Wednesday, March 22, 2017
I Was a Stranger, Day 22: Karen Gaffney
Yesterday while people around the globe were celebrating World Down Syndrome Day, the Republicans in Congress and the White House were making their proposed health care plan even WORSE for the poor and disabled by writing a new "manager's amendment" in a desperate appeal to conservative Republicans. The amendment makes Medicaid cuts even deeper, frees up governors to raid the program to plug other budget holes, and ends Medicaid expansion under Obamacare much sooner than Ryan’s original bill.
Trumpcare is devastating to the poor and benefits the rich, all studies show. For example, a family making less than $10,000 will lose $1,420, a cut that amounts to almost one-third of their income. Meanwhile, the average family making $200,000 or more would gain $5,640. But another less-talked-about effect is that it will be devastating to disabled Americans, forcing millions of them into poverty and possibly back into institutions. Add to that the programs being targeted and voucher programs being proposed at the Department of Education by Betsy DeVos and her ilk and the fact that the Web site about protecting students with disabilities was taken down, and it's clear that disabled people are facing huge threats to their livelihoods and ability to thrive.

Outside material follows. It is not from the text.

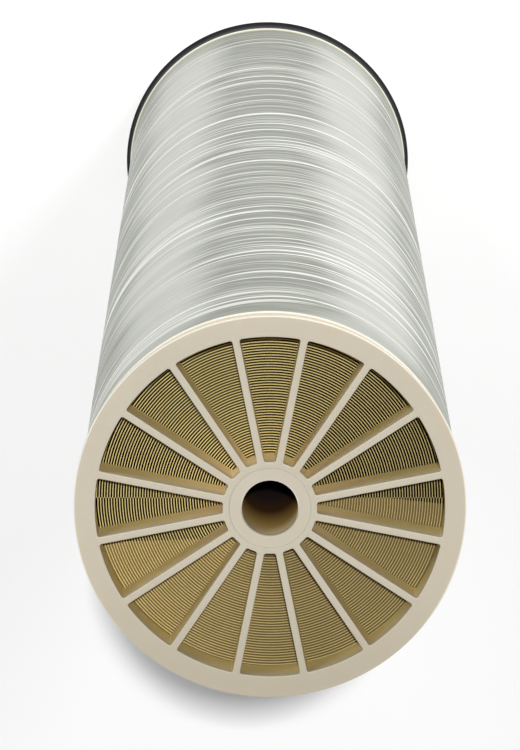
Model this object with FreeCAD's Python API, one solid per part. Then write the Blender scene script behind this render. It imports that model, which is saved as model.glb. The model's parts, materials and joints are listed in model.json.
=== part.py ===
"""Spiral-wound reverse-osmosis element of the eight inch size, standing on its feed end.

Z runs along the element. Zero is the outer face of the feed end, where the brine seal sits,
and the outlet end is on top. Both ends carry the same moulded cap, so each end is drawn in
depths that are measured inwards from its own outer face. All lengths are in millimetres.
"""
import FreeCAD
import Part
import math
import os

# Overall size
element_length = 1016.0
flange_radius = 100.5
barrel_step = 2.5               # the wrapped barrel lies this far inside the flanges

# Permeate tube
tube_radius = 20.9
tube_bore_radius = 13.6
port_radius = 14.3              # machined seat for the coupler's seal rings
port_depth = 95.0
port_chamfer = 0.9
tube_recess = 0.3               # the tube stops this short of the cap's face
drain_radius = 1.6
drain_pitch = 80.0
drain_margin = 50.0             # blind tube between the roll's end and its first drain holes

# End cap, depths from its outer face
flange_thickness = 3.5
flange_chamfer = 0.8
seal_groove_width = 13.0
seal_groove_depth = 4.5
land_thickness = 2.0
land_step = 1.35                # the land between groove and wrap lies this far inside the flange
rim_width = 11.0                # from the flange's edge to the windows
hub_wall = 3.15
hub_clearance = 0.15
spoke_count = 16
spoke_width = 3.75
window_draft = 0.35             # windows open out by this much from face to back
window_corner = 1.2
roll_seat_depth = 21.5
skirt_end_depth = 40.0
skirt_wall = 1.8
key_rib_height = 0.9
key_rib_width = 4.0
key_rib_depth = 26.0

# Glass wrap over the barrel and the caps' skirts
wrap_over_skirt = 1.9
wrap_clearance = 0.05
wrap_end_gap = 0.1

# Membrane roll and its binding tape
tape_thickness = 0.3
tape_clearance = 0.15
roll_clearance = 0.2            # to the tube, the tape and the caps' seats
turn_pitch = 2.8                # one drawn ridge stands for the edges of two leaves
turn_depth = 1.3

# Brine seal, a cup of rubber in the feed end's groove
seal_lip_reach = 1.9            # relaxed, the lip stands this far outside the flange
seal_heel_gap = 0.6
seal_open_gap = 1.8
seal_floor_clearance = 0.2
seal_heel_width = 4.0
seal_lip_thickness = 1.5
seal_shoulder_drop = 0.8

# Worked out from the sizes above
barrel_radius = flange_radius - barrel_step
land_radius = flange_radius - land_step
groove_radius = flange_radius - seal_groove_depth
groove_end = flange_thickness + seal_groove_width
land_end = groove_end + land_thickness
skirt_radius = barrel_radius - wrap_over_skirt
skirt_bore_radius = skirt_radius - skirt_wall
tape_radius = skirt_bore_radius - tape_clearance
roll_radius = tape_radius - tape_thickness - roll_clearance
hub_bore_radius = tube_radius + hub_clearance
hub_radius = hub_bore_radius + hub_wall
window_radius = flange_radius - rim_width
roll_end_depth = roll_seat_depth + roll_clearance

axis = FreeCAD.Vector(0, 0, 1)
centre = FreeCAD.Vector(0, 0, 0)


def turned(points, angle=360.0, about=centre):
    """Solid of revolution about a line along Z from (radius, depth) corners."""
    corners = [FreeCAD.Vector(about.x + radius, 0, depth) for radius, depth in points]
    face = Part.Face(Part.makePolygon(corners + corners[:1]))
    return face.revolve(about, axis, angle)


def ring(inner, outer, low, high):
    """Plain tube between two radii and two heights."""
    return turned([(inner, low), (outer, low), (outer, high), (inner, high)])


def at_outlet(shape):
    """The same shape at the outlet end, turned over end for end."""
    flipped = shape.copy()
    flipped.rotate(centre, FreeCAD.Vector(1, 0, 0), 180)
    flipped.translate(FreeCAD.Vector(0, 0, element_length))
    return flipped


def window_outline(growth, depth):
    """Closed outline of one window between two spokes, grown outwards by the draft."""
    half_pitch = math.pi / spoke_count
    half_spoke = spoke_width / 2 - growth
    inner = hub_radius - growth
    outer = window_radius + growth
    lean = FreeCAD.Vector(math.cos(half_pitch), math.sin(half_pitch), 0)
    side = FreeCAD.Vector(math.sin(half_pitch), -math.cos(half_pitch), 0)

    def corner(radius):
        along = math.sqrt(radius ** 2 - half_spoke ** 2)
        return lean * along + side * half_spoke

    def mirrored(point):
        return FreeCAD.Vector(point.x, -point.y, 0)

    low = corner(inner)
    high = corner(outer)
    edges = [
        Part.LineSegment(low, high).toShape(),
        Part.Arc(high, FreeCAD.Vector(outer, 0, 0), mirrored(high)).toShape(),
        Part.LineSegment(mirrored(high), mirrored(low)).toShape(),
        Part.Arc(mirrored(low), FreeCAD.Vector(inner, 0, 0), low).toShape(),
    ]
    outline = Part.Wire(edges)
    outline.translate(FreeCAD.Vector(0, 0, depth))
    return outline


def window_cutter():
    """One window between two spokes, drafted so that the mould's core draws out backwards."""
    cutter = Part.makeLoft(
        [window_outline(0, 0), window_outline(window_draft, roll_seat_depth)], True, True
    )
    upright = [edge for edge in cutter.Edges if abs(edge.tangentAt(edge.FirstParameter).z) > 0.9]
    return cutter.makeFillet(window_corner, upright)


def end_cap():
    """Anti-telescoping cap: flange, seal groove, skirt, spokes and hub in one moulding."""
    rib_start = key_rib_depth
    rib_end = key_rib_depth + key_rib_width
    rib_radius = skirt_radius + key_rib_height
    blank = turned([
        (hub_bore_radius, 0),
        (flange_radius - flange_chamfer, 0),
        (flange_radius, flange_chamfer),
        (flange_radius, flange_thickness),
        (groove_radius, flange_thickness),
        (groove_radius, groove_end),
        (land_radius, groove_end),
        (land_radius, land_end),
        (skirt_radius, land_end),
        (skirt_radius, rib_start),
        (rib_radius, rib_start),
        (rib_radius, rib_end),
        (skirt_radius, rib_end),
        (skirt_radius, skirt_end_depth),
        (skirt_bore_radius, skirt_end_depth),
        (skirt_bore_radius, roll_seat_depth),
        (hub_bore_radius, roll_seat_depth),
    ])
    window = window_cutter()
    windows = []
    for index in range(spoke_count):
        copy = window.copy()
        copy.rotate(centre, axis, index * 360.0 / spoke_count)
        windows.append(copy)
    return blank.cut(Part.makeCompound(windows))


def permeate_tube():
    """Core tube with a machined port at each end and cross-drilled drain holes."""
    low = tube_recess
    high = element_length - tube_recess
    tube = turned([
        (port_radius + port_chamfer, low),
        (tube_radius, low),
        (tube_radius, high),
        (port_radius + port_chamfer, high),
        (port_radius, high - port_chamfer),
        (port_radius, high - port_depth),
        (tube_bore_radius, high - port_depth),
        (tube_bore_radius, low + port_depth),
        (port_radius, low + port_depth),
        (port_radius, low + port_chamfer),
    ])
    first = roll_end_depth + drain_margin
    last = element_length - first
    steps = max(1, math.floor((last - first) / drain_pitch))
    spacing = (last - first) / steps
    drills = []
    for step in range(steps + 1):
        turn = FreeCAD.Rotation(axis, 90 * (step % 2))
        across = turn.multVec(FreeCAD.Vector(1, 0, 0))
        start = FreeCAD.Vector(0, 0, first + step * spacing) - across * 2 * tube_radius
        drills.append(Part.makeCylinder(drain_radius, 4 * tube_radius, start, across))
    return tube.cut(Part.makeCompound(drills))


def turn_grooves():
    """Gaps between the leaf edges at one end of the roll, as one spiral of half circles.

    The upper half circles are struck from the element's axis and the lower ones from a centre
    half a pitch beside it, so that every half turn runs on into the next one.
    """
    surface = roll_end_depth
    clear = surface - turn_depth
    count = math.floor((window_radius - hub_radius) / turn_pitch)
    start = hub_radius + (window_radius - hub_radius - count * turn_pitch) / 2
    halves = []
    for beside, angle in ((0, 180), (turn_pitch / 2, -180)):
        corners = [(start + beside, clear)]
        for index in range(count):
            inner = start + beside + index * turn_pitch
            corners.append((inner, surface))
            corners.append((inner + turn_pitch / 2, surface + turn_depth))
        corners.append((start + beside + count * turn_pitch, surface))
        corners.append((start + beside + count * turn_pitch, clear))
        halves.append(turned(corners, angle, FreeCAD.Vector(beside, 0, 0)))
    return halves


def membrane_roll():
    """Leaves wound on the tube, trimmed square, with the turns showing at both ends."""
    roll = ring(
        tube_radius + roll_clearance, roll_radius, roll_end_depth, element_length - roll_end_depth
    )
    for half in turn_grooves():
        roll = roll.cut(half).cut(at_outlet(half))
    return roll


def binding_tape():
    """Film that holds the roll closed under the glass wrap."""
    return ring(
        tape_radius - tape_thickness, tape_radius, roll_end_depth, element_length - roll_end_depth
    )


def wrap_bore_at_end():
    """Inside of the glass wrap over one cap's skirt, as (radius, depth) from the end inwards."""
    over_skirt = skirt_radius + wrap_clearance
    over_rib = over_skirt + key_rib_height
    start = land_end + wrap_end_gap
    return [
        (barrel_radius, start),
        (over_skirt, start),
        (over_skirt, key_rib_depth - wrap_clearance),
        (over_rib, key_rib_depth - wrap_clearance),
        (over_rib, key_rib_depth + key_rib_width + wrap_clearance),
        (over_skirt, key_rib_depth + key_rib_width + wrap_clearance),
        (over_skirt, skirt_end_depth + wrap_clearance),
        (tape_radius + wrap_clearance, skirt_end_depth + wrap_clearance),
    ]


def glass_wrap():
    """Filament-wound barrel that locks over both caps' skirts."""
    feed = wrap_bore_at_end()
    outlet = [(radius, element_length - depth) for radius, depth in reversed(feed)]
    return turned(feed + outlet)


def brine_seal():
    """Cup seal in the feed cap's groove, its lips open towards the feed."""
    floor = groove_radius + seal_floor_clearance
    heel = groove_end - seal_heel_gap
    mouth = flange_thickness + seal_open_gap
    root = heel - seal_heel_width
    lip = flange_radius + seal_lip_reach
    shoulder = land_radius - seal_shoulder_drop
    return turned([
        (floor, mouth),
        (floor, heel),
        (shoulder, heel),
        (lip, mouth),
        (lip - seal_lip_thickness, mouth),
        (shoulder - seal_lip_thickness, root),
        (floor + seal_lip_thickness, root),
        (floor + seal_lip_thickness, mouth),
    ])


parts = {
    "permeate_tube": permeate_tube(),
    "membrane_roll": membrane_roll(),
    "binding_tape": binding_tape(),
    "feed_end_cap": end_cap(),
    "outlet_end_cap": at_outlet(end_cap()),
    "glass_wrap": glass_wrap(),
    "brine_seal": brine_seal(),
}

os.makedirs("parts", exist_ok=True)
for name, shape in parts.items():
    shape.exportStep("parts/" + name + ".step")
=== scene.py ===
"""Reverse osmosis membrane element: its finish, floor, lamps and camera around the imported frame.

Z runs along the element, which stands on its feed end. Everything is in metres. Each end is
drawn in depths measured down from the outlet end's outer face; the feed end is the same end
turned over.
"""

import json
import math

import bmesh
import bpy
from mathutils import Matrix, Vector

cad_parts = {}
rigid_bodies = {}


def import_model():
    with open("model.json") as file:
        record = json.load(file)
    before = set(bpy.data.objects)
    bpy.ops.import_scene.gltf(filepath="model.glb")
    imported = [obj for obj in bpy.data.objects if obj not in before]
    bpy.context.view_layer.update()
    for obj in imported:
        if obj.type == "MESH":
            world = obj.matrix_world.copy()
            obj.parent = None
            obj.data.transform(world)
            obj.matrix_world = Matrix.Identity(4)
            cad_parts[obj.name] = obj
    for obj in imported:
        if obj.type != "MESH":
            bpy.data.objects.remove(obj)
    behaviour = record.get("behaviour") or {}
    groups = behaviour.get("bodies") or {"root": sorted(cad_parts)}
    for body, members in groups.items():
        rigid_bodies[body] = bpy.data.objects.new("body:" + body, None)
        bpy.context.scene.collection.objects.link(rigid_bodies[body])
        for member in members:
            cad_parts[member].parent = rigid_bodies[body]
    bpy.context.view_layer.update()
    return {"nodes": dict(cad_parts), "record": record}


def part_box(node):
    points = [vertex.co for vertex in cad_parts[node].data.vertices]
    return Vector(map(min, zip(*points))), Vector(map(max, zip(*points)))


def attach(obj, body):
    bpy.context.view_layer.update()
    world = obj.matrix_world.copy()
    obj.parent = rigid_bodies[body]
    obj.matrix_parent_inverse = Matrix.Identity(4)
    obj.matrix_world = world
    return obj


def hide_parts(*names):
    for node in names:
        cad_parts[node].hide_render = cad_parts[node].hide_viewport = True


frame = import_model()

MM = 0.001
FULL_TURN = 2 * math.pi
MERGE_GAP = 1e-6

# Sizes that the frame gives
cap_low, cap_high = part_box("outlet_end_cap")
tube_low, tube_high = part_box("permeate_tube")
roll_low, roll_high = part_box("membrane_roll")
wrap_low, wrap_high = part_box("glass_wrap")
seal_low, seal_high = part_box("brine_seal")
mounts = {mount["name"]: mount for mount in frame["record"]["mounts"]}
element_length = cap_high.z
flange_radius = mounts["outlet_flange"]["dims"]["r_mm"] * MM
port_radius = mounts["outlet_port"]["dims"]["r_mm"] * MM
tube_radius = tube_high.x
wrap_radius = wrap_high.x
roll_radius = roll_high.x
seal_radius = seal_high.x
roll_depth = element_length - roll_high.z
wrap_depth = element_length - wrap_high.z
skirt_depth = cap_high.z - cap_low.z

# End cap
flange_thickness = 3.5 * MM
groove_depth = 4.5 * MM
groove_end = 16.5 * MM
land_end = 18.5 * MM
land_step = 1.35 * MM
rim_width = 11 * MM
hub_wall = 3.15 * MM
hub_clearance = 0.15 * MM
spoke_count = 16
spoke_width = 3.75 * MM
window_draft = 0.35 * MM
window_corner = 1.2 * MM
roll_seat_depth = 21.5 * MM
skirt_wall = 1.8 * MM
wrap_over_skirt = 1.9 * MM
key_rib_start = 26 * MM
key_rib_end = 30 * MM
key_rib_height = 0.9 * MM
window_edge = 0.4 * MM
flange_edge = 0.8 * MM
small_edge = 0.35 * MM
joint_edge = 0.1 * MM           # on both sides of the line between hub and tube
joint_gap = 0.05 * MM
land_radius = flange_radius - land_step
skirt_radius = wrap_radius - wrap_over_skirt
hub_radius = tube_radius + hub_clearance + hub_wall
window_radius = flange_radius - rim_width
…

So with all this in mind, I chose Oregonian Karen Gaffney today as my voice. In 2001 Gaffney was the first person with Down syndrome to complete a relay swim of the English channel. In 2007 she swam 9 miles across Lake Tahoe (in 59 degree water), in 2009 she swam 5 miles across the Boston Harbor, and she's completed 16 swims across the San Francisco Bay. She's also won two gold medals from the Special Olympics. She received an honorary Doctor of Humane Letters degree from the University of Portland on May 5, 2013, for her work in raising awareness regarding the abilities of people who have Down syndrome (another first for someone with Down syndrome). She is the president of the Karen Gaffney Foundation, which is dedicated to championing the journey to full inclusion in families, schools, the workplace and the community for people with developmental disabilities.
Listen to Gaffney in her own voice in this incredible TED talk, with the unfortunate title of "All Lives Matter" (but it means something different entirely). She shares the story of her fifth grade teacher who called her from Germany to let her know she was expecting a baby with Down syndrome, and how that daughter is now a swimmer like Gaffney. She is inspiring and amazing!
Did you know that 92 percent of pregnancies diagnosed with Down syndrome are terminated? Although I'm passionately pro-choice, this statistic makes me sad.
Gaffney travels the country speaking to a wide range of audiences about overcoming limitations and about what can be accomplished with positive expectations. She tackles any challenge she faces with determination and commitment, knowing she has limits, but not allowing them to limit her drive to succeed.